# Work to be completed
Copy every line of the material below word for word.

# Dataset records
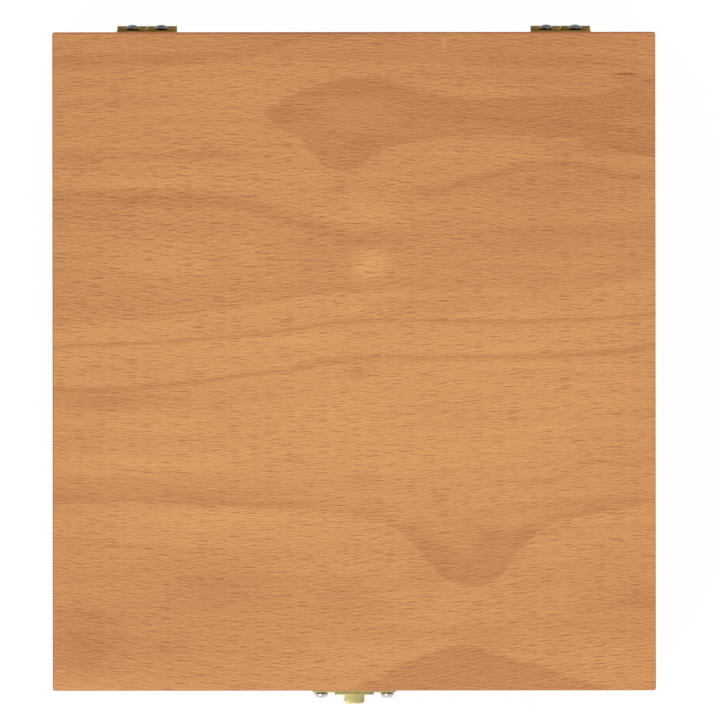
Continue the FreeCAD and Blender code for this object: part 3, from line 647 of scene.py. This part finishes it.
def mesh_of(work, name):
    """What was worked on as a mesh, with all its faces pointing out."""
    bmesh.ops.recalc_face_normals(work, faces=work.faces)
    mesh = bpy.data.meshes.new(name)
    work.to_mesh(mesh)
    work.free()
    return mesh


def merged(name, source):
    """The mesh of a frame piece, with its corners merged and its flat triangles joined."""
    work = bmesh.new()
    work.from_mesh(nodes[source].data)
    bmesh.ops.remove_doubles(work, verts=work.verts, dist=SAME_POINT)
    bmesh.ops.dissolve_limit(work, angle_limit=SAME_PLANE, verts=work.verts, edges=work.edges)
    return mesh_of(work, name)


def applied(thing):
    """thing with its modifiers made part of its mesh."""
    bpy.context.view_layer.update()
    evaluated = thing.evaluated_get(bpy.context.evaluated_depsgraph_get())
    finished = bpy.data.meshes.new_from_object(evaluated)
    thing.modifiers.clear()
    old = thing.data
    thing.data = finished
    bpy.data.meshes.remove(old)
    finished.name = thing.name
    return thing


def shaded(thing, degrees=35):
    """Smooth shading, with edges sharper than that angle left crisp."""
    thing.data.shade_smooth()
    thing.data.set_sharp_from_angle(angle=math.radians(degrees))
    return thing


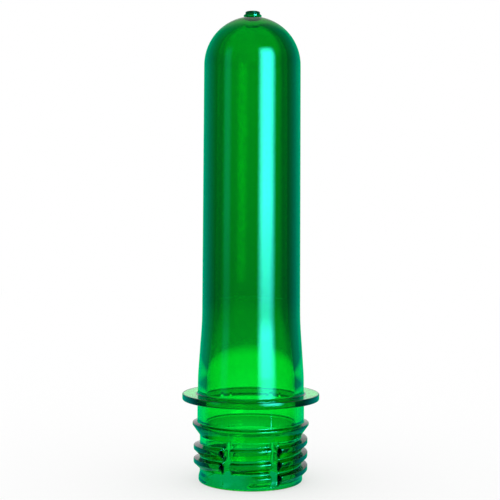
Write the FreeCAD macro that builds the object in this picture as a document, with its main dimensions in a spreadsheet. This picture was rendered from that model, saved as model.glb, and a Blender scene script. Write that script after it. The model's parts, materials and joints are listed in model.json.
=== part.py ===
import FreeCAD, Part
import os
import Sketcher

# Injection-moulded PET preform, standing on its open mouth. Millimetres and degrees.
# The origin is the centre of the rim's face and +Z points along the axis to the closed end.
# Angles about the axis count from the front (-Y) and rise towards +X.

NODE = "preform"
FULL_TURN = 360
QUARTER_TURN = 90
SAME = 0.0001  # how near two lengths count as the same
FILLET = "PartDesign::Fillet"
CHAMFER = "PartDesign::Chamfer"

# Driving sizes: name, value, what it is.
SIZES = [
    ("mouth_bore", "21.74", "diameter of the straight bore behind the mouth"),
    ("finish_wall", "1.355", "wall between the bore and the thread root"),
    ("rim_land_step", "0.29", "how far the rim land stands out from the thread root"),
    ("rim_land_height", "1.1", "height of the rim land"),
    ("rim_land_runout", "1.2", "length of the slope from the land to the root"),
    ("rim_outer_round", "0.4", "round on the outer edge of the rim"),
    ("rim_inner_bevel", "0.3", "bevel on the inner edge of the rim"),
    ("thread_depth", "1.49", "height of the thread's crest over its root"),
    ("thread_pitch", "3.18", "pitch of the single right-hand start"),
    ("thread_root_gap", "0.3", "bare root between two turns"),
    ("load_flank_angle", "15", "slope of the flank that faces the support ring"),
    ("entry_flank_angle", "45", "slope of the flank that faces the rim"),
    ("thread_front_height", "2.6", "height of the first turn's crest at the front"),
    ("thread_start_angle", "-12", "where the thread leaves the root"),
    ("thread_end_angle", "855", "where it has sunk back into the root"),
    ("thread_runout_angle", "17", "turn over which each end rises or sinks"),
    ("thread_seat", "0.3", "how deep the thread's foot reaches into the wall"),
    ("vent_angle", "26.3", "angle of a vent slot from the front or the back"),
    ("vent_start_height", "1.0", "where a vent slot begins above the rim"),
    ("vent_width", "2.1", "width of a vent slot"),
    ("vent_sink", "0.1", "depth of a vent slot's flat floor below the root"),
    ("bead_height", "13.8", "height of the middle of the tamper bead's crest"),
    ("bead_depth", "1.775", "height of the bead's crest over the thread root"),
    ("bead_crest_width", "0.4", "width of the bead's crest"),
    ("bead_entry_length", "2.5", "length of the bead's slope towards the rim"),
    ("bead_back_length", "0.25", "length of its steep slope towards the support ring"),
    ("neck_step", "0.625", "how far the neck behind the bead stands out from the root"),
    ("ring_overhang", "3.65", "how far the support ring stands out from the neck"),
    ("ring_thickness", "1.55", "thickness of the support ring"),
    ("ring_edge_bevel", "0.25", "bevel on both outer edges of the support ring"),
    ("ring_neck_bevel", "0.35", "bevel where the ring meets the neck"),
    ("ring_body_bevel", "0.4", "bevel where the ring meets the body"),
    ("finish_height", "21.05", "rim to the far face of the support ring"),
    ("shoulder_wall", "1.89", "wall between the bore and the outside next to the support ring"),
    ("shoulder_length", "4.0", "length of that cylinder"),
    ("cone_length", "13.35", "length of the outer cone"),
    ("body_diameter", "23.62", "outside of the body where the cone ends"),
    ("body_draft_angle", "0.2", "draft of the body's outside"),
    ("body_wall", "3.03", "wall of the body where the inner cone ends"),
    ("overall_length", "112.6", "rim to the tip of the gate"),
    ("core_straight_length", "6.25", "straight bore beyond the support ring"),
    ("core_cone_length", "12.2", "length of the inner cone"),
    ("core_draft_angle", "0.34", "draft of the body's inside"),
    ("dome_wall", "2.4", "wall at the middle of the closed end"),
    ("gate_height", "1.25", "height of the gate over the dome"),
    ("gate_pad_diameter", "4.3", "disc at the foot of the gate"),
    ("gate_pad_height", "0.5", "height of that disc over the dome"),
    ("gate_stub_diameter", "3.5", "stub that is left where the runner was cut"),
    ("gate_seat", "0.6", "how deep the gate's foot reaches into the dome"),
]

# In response
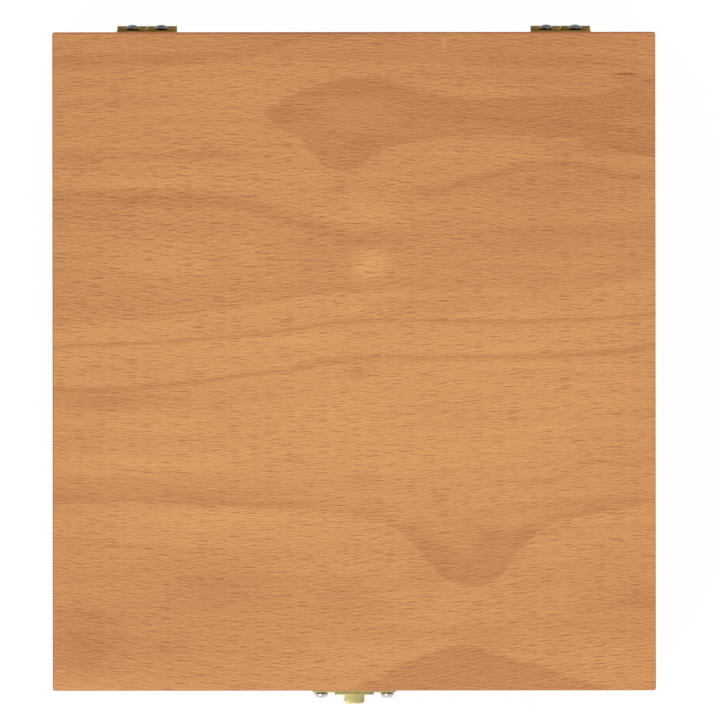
Continue the FreeCAD and Blender code for this object: part 3, from line 647 of scene.py. This part finishes it.
def mesh_of(work, name):
    """What was worked on as a mesh, with all its faces pointing out."""
    bmesh.ops.recalc_face_normals(work, faces=work.faces)
    mesh = bpy.data.meshes.new(name)
    work.to_mesh(mesh)
    work.free()
    return mesh


def merged(name, source):
    """The mesh of a frame piece, with its corners merged and its flat triangles joined."""
    work = bmesh.new()
    work.from_mesh(nodes[source].data)
    bmesh.ops.remove_doubles(work, verts=work.verts, dist=SAME_POINT)
    bmesh.ops.dissolve_limit(work, angle_limit=SAME_PLANE, verts=work.verts, edges=work.edges)
    return mesh_of(work, name)


def applied(thing):
    """thing with its modifiers made part of its mesh."""
    bpy.context.view_layer.update()
    evaluated = thing.evaluated_get(bpy.context.evaluated_depsgraph_get())
    finished = bpy.data.meshes.new_from_object(evaluated)
    thing.modifiers.clear()
    old = thing.data
    thing.data = finished
    bpy.data.meshes.remove(old)
    finished.name = thing.name
    return thing


def shaded(thing, degrees=35):
    """Smooth shading, with edges sharper than that angle left crisp."""
    thing.data.shade_smooth()
    thing.data.set_sharp_from_angle(angle=math.radians(degrees))
    return thing


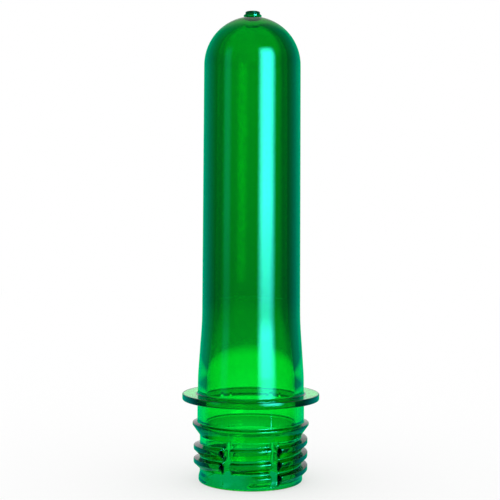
Write the FreeCAD macro that builds the object in this picture as a document, with its main dimensions in a spreadsheet. This picture was rendered from that model, saved as model.glb, and a Blender scene script. Write that script after it. The model's parts, materials and joints are listed in model.json.
=== part.py ===
import FreeCAD, Part
import os
import Sketcher

# Injection-moulded PET preform, standing on its open mouth. Millimetres and degrees.
# The origin is the centre of the rim's face and +Z points along the axis to the closed end.
# Angles about the axis count from the front (-Y) and rise towards +X.

NODE = "preform"
FULL_TURN = 360
QUARTER_TURN = 90
SAME = 0.0001  # how near two lengths count as the same
FILLET = "PartDesign::Fillet"
CHAMFER = "PartDesign::Chamfer"

# Driving sizes: name, value, what it is.
SIZES = [
    ("mouth_bore", "21.74", "diameter of the straight bore behind the mouth"),
    ("finish_wall", "1.355", "wall between the bore and the thread root"),
    ("rim_land_step", "0.29", "how far the rim land stands out from the thread root"),
    ("rim_land_height", "1.1", "height of the rim land"),
    ("rim_land_runout", "1.2", "length of the slope from the land to the root"),
    ("rim_outer_round", "0.4", "round on the outer edge of the rim"),
    ("rim_inner_bevel", "0.3", "bevel on the inner edge of the rim"),
    ("thread_depth", "1.49", "height of the thread's crest over its root"),
    ("thread_pitch", "3.18", "pitch of the single right-hand start"),
    ("thread_root_gap", "0.3", "bare root between two turns"),
    ("load_flank_angle", "15", "slope of the flank that faces the support ring"),
    ("entry_flank_angle", "45", "slope of the flank that faces the rim"),
    ("thread_front_height", "2.6", "height of the first turn's crest at the front"),
    ("thread_start_angle", "-12", "where the thread leaves the root"),
    ("thread_end_angle", "855", "where it has sunk back into the root"),
    ("thread_runout_angle", "17", "turn over which each end rises or sinks"),
    ("thread_seat", "0.3", "how deep the thread's foot reaches into the wall"),
    ("vent_angle", "26.3", "angle of a vent slot from the front or the back"),
    ("vent_start_height", "1.0", "where a vent slot begins above the rim"),
    ("vent_width", "2.1", "width of a vent slot"),
    ("vent_sink", "0.1", "depth of a vent slot's flat floor below the root"),
    ("bead_height", "13.8", "height of the middle of the tamper bead's crest"),
    ("bead_depth", "1.775", "height of the bead's crest over the thread root"),
    ("bead_crest_width", "0.4", "width of the bead's crest"),
    ("bead_entry_length", "2.5", "length of the bead's slope towards the rim"),
    ("bead_back_length", "0.25", "length of its steep slope towards the support ring"),
    ("neck_step", "0.625", "how far the neck behind the bead stands out from the root"),
    ("ring_overhang", "3.65", "how far the support ring stands out from the neck"),
    ("ring_thickness", "1.55", "thickness of the support ring"),
    ("ring_edge_bevel", "0.25", "bevel on both outer edges of the support ring"),
    ("ring_neck_bevel", "0.35", "bevel where the ring meets the neck"),
    ("ring_body_bevel", "0.4", "bevel where the ring meets the body"),
    ("finish_height", "21.05", "rim to the far face of the support ring"),
    ("shoulder_wall", "1.89", "wall between the bore and the outside next to the support ring"),
    ("shoulder_length", "4.0", "length of that cylinder"),
    ("cone_length", "13.35", "length of the outer cone"),
    ("body_diameter", "23.62", "outside of the body where the cone ends"),
    ("body_draft_angle", "0.2", "draft of the body's outside"),
    ("body_wall", "3.03", "wall of the body where the inner cone ends"),
    ("overall_length", "112.6", "rim to the tip of the gate"),
    ("core_straight_length", "6.25", "straight bore beyond the support ring"),
    ("core_cone_length", "12.2", "length of the inner cone"),
    ("core_draft_angle", "0.34", "draft of the body's inside"),
    ("dome_wall", "2.4", "wall at the middle of the closed end"),
    ("gate_height", "1.25", "height of the gate over the dome"),
    ("gate_pad_diameter", "4.3", "disc at the foot of the gate"),
    ("gate_pad_height", "0.5", "height of that disc over the dome"),
    ("gate_stub_diameter", "3.5", "stub that is left where the runner was cut"),
    ("gate_seat", "0.6", "how deep the gate's foot reaches into the dome"),
]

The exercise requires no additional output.